I have had the opportunity to travel to the end of the Road to Nowhere on a few separate occasions, and I have to say that I believe the moniker to be erroneous.

The first time I went through the tunnel with a group of people I was loosely connected to, I was unprepared for the magnitude of the experience. The clear, silent mountain night wrapped around us, and a few people tucked flashlights into their belts or pockets in case of emergency or panic. There's a certain reverence for the tunnel and the history surrounding it that begs for lights off and for quiet as travelers pass through the dark expanse. We did so in groups of three. I was placed between a man several years my senior and the girl who had invited me. Each of them took one of my hands, and one by one our little groups were swallowed by the blacker darkness of the tunnel.

I'm not sure what I expected, but never having been in such extensive nothing-blackness, I was startled by how thick it seemed to me. The very absence of light and anything recognizable (you could not see your hand touching your nose!) seemed to be its own presence, and I could feel adrenaline rising as a primal defensive mechanism kicked on with the removal of even the dim light of the night sky.

The girl on my left tightened her grip on my hand to the point of pain, and we could hear occasional screams and cries ahead of and behind us as people freaked out in the cloying darkness. The tunnel felt like it took forever to walk through. It was so dark you couldn't tell if you had turned sideways and were about to hit one of the walls or not, and if you spun yourself around, you might not ever figure out 'til you exited, which way you were going.

The man holding my right hand broke down at one point. Tears, outright sobbing. He wasn't the only one in our larger group by far. I heard some of the smaller groups coaxing various members to keep going, to just keep going and they'd get through it. We girls put the sobbing guy between us, and I have to admit, the brief moment when I put his hand in hers and let go to re-orient myself on his other side was unnerving.
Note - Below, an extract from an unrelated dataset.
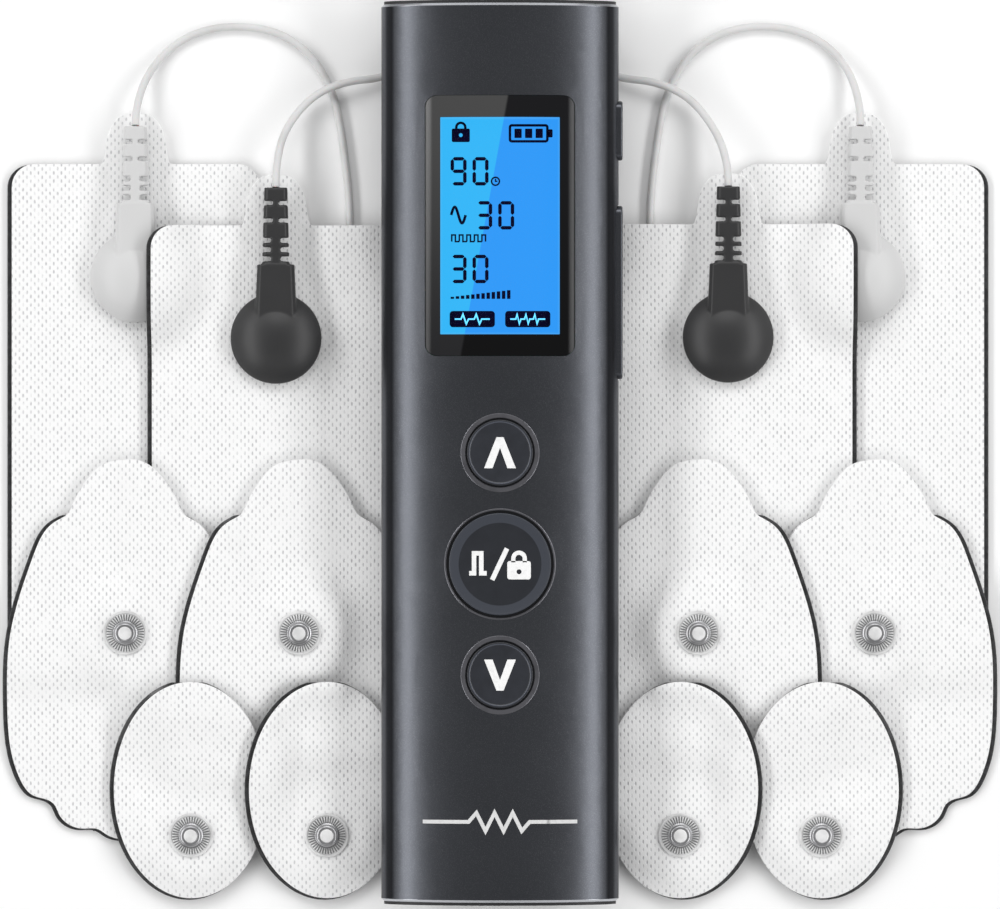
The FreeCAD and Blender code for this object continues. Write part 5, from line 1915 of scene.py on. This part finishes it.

Somewhere in there, it hit me. We only experience total darkness when we remove ourselves from every source of light. Even on a new-moon-dark night outside, you have starlight (and many instances of man-made light, in the city)...there are these beacons, natural guides. We're not left to founder, blind. If we ever find ourselves in real, total darkness, it is our own doing.

When we emerged from the tunnel of the Road to Nowhere, I saw with gratitude that "Nowhere" was a starlit forest stretching comfortably all around us, trees like so many jubilant friends, shaking their leaves in the breeze as if to say "Well, finally!"

Not nowhere at all. They got the spacing wrong. I was now here. Out of that smothering deep-dark patch of nothing, into everything free and natural and yes. I'm glad the rest of the road was never built, and the rest of the forest remains as it has for centuries, perhaps longer, in its beautiful now-hereness.